DIRECTIONS FOR THIS TASK: Write out the whole listing exactly as it stands.

RECORDED INFORMATION:
┌────────

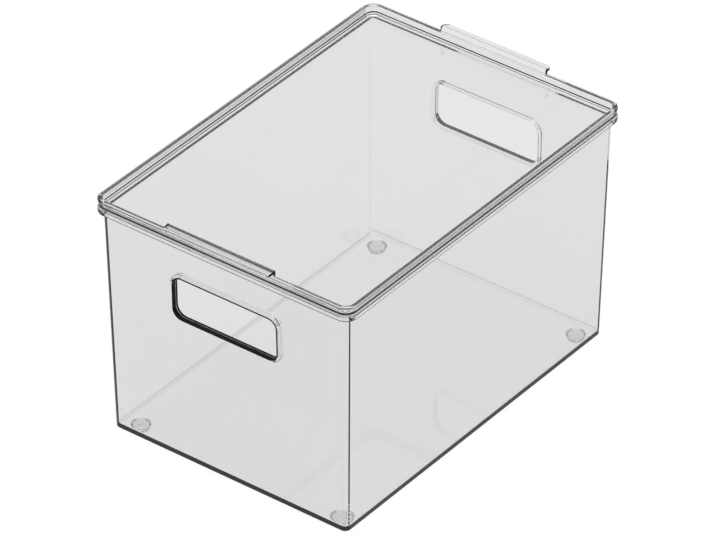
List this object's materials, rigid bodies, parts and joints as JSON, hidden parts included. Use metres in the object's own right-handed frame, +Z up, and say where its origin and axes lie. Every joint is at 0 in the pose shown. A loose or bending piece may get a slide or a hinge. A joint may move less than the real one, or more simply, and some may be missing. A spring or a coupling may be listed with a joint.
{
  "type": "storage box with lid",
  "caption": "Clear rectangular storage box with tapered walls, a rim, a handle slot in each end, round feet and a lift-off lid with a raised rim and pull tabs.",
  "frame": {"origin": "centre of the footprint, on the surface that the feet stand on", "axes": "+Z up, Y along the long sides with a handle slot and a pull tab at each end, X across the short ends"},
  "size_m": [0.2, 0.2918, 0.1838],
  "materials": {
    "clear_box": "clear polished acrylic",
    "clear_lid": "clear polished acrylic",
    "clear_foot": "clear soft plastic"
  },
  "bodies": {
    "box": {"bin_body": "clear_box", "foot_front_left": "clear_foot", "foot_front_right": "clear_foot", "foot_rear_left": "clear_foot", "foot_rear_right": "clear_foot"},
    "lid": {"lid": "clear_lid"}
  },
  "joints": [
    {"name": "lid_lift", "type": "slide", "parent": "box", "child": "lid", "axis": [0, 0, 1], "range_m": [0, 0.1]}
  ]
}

└────────

RESULT:
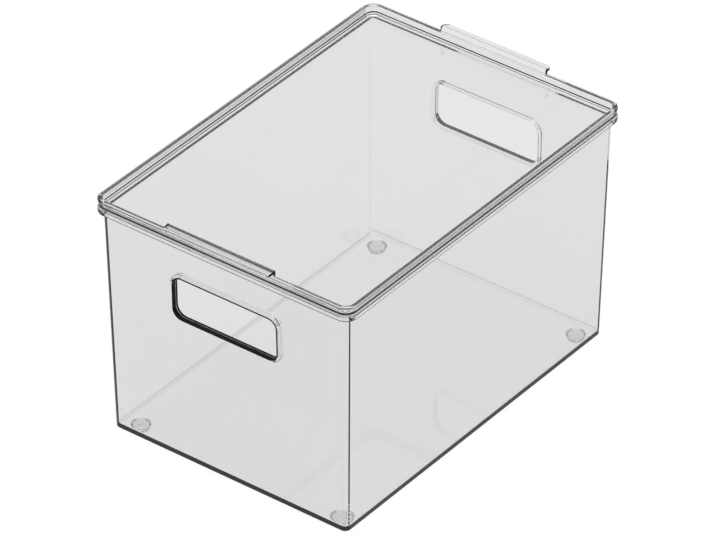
List this object's materials, rigid bodies, parts and joints as JSON, hidden parts included. Use metres in the object's own right-handed frame, +Z up, and say where its origin and axes lie. Every joint is at 0 in the pose shown. A loose or bending piece may get a slide or a hinge. A joint may move less than the real one, or more simply, and some may be missing. A spring or a coupling may be listed with a joint.
{
  "type": "storage box with lid",
  "caption": "Clear rectangular storage box with tapered walls, a rim, a handle slot in each end, round feet and a lift-off lid with a raised rim and pull tabs.",
  "frame": {"origin": "centre of the footprint, on the surface that the feet stand on", "axes": "+Z up, Y along the long sides with a handle slot and a pull tab at each end, X across the short ends"},
  "size_m": [0.2, 0.2918, 0.1838],
  "materials": {
    "clear_box": "clear polished acrylic",
    "clear_lid": "clear polished acrylic",
    "clear_foot": "clear soft plastic"
  },
  "bodies": {
    "box": {"bin_body": "clear_box", "foot_front_left": "clear_foot", "foot_front_right": "clear_foot", "foot_rear_left": "clear_foot", "foot_rear_right": "clear_foot"},
    "lid": {"lid": "clear_lid"}
  },
  "joints": [
    {"name": "lid_lift", "type": "slide", "parent": "box", "child": "lid", "axis": [0, 0, 1], "range_m": [0, 0.1]}
  ]
}